Give thanks to the Lord, for he is good; his love endures forever. (I Chronicles 16:34)
A week from now is Christmas. As week ago, I began saying, “Am I coming down with a cold? Nahhh.” Four days ago, I admitted that I had a cold. Mark Twain supposedly said that visitors are like fish. After three days, both stink. I’m either on day four or day seven. That means it’s like one of Alexander’s Terrible, Horrible, No Good, Very Bad Days… except it’s not. It’s more like being pecked to death by ducks. Every “bite” is insignificant – more an irritation than an injury. Perhaps almost every bite. There choir’s anthem tomorrow is a song I wanted to sing. It’s not likely to happen. That bite hurts.
It's 4 pm and I was
supposed to have this blog written this morning (yesterday to you.) But I don’t
even have a passage from Scripture. And part of me says that I should be writing
something upbeat about next year. It’s “bad business” to be down in the mouth.
Another part of me says “Be vulnerable. Everyone has bad days.”
But it’s not a bad day.
I’ve gone to work feeling worse than I feel. I’ve led worship with laryngitis.
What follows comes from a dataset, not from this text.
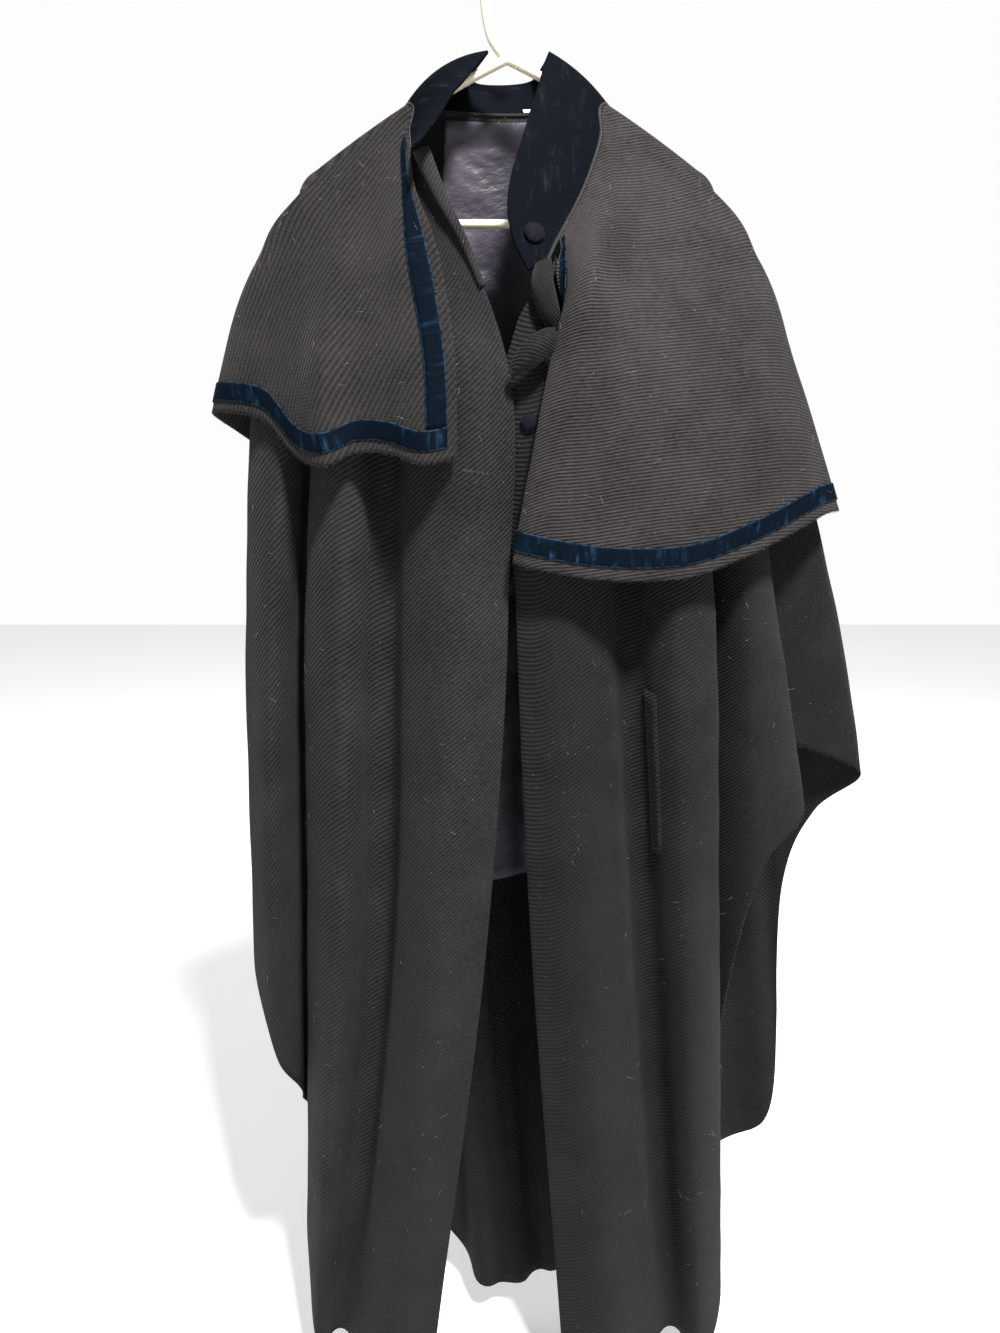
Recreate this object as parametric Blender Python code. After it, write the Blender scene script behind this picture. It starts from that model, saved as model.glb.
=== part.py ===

It’s not like I have COVID, or Cancer, or Rabies. But… fish and guests. So I wonder what Jesus would think of my illness
and my attitude. I’m not demon possessed. I’m not at death’s door. I haven’t
suffered with my problem for 12 or 38 years. It’s just a stupid head cold, and
I’m old enough now that my body doesn’t kick them out the door on day three.
I gave myself permission to putter for the past several days, but… guests
and fish. So now I’m whimpering and wishing someone would give me a bowl of chicken
soup, but knowing that I’d be embarrassed if they did. I don’t need no stinkin’
soup. What I need is a TARDIS so I can suffer to my heart’s content without
losing time.
But that’s not the way God works, and when it comes down to it, I may
grumble and growl, but I know God is good and his way is best.